During lockdown, I had been expecting to miss girls’ nights out and family dinners, but truly I was shocked at how much I missed being able to pray in the company of others, especially at the High Holidays. Judaism is a religion built on community and communal prayer. What you say, how you say it, and certainly your belief in what you are saying – which for most of the life of the religion has been in a foreign language anyway – all of that is far less important than the idea that you do it in a group of at least 10. There is something magical that happens when you sign and go silent together and it is not the same to do it alone or, God help us, on Zoom. 

And that is how I ended up with just 5 other people, the Rabbi going around the tent to ask who we were there to pray for. The worst part was that everyone else had lost people dear to them and a few during the pandemic. It was so terribly sad because some couldn’t even have a proper funeral. When the Rabbi got to me, I said I didn’t know you were supposed to say Yisgur for someone, so I would just do it in solidarity if that was okay. I did know, of course. My grandmother had gone every year, even in her last years, even if she went to no other service the entire year, to say Yisgur for her mother and the rest of her family that had been lost to the Nazis. I remember the yellow Yurtzeit candle burning on her dining room table. And I remember her telling me how she had hardly even looked back at her mother as her train pulled away from the station in Berlin. She was 16 and she was going to America and she was excited and she had no idea she would never see her mother again. That memory alone was enough to bring up tears as we prayed – Oh, how I missed my grandmother! 

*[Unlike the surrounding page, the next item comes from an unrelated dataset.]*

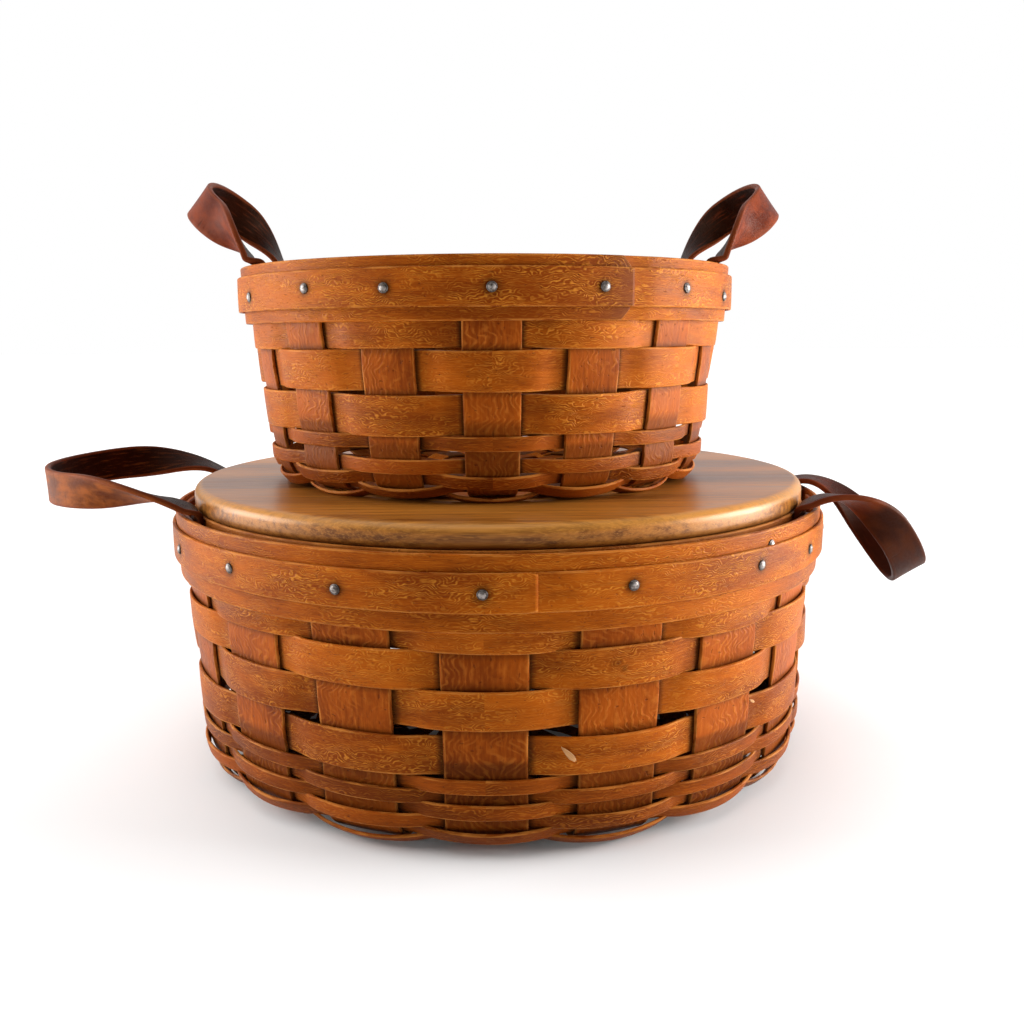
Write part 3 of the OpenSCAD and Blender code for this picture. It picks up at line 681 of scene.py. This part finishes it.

But another thought occurred to me as the rabbi spoke of a palace of tears you could not enter without having mourned yourself, and I realized I was in mourning, but not for a person. I was mourning the end of my second marriage, which was not a marriage officially, but was a marriage to me and had brought me a child and a husband of sorts, a best friend, a lover, and a partner. And now he was gone, off to Levittown with our baby for the afternoon, and I was praying the deepest prayer on the holiest of Jewish days in the side yard of a Catholic School in the heart of South Philly, starving and afraid. I glanced back at the South African woman who had not been able to attend the funeral for her mother who died this summer and I saw a tear rolling down her cheek. We sang Aveinu Malkeynu, Our Father, Our King. I didn’t believe a word of it, but I looked to the sky and felt the tears come anyway, its haunting melody reaching down in through my throat and pulling my belly into my heart. Please God, I thought, please universe, please someone make this end. This cannot be the story of my life, of this country, of this planet. But I knew it could be, and more than that, I knew what I would need in the new year was a strong back, because it wasn’t going to get easier any time soon.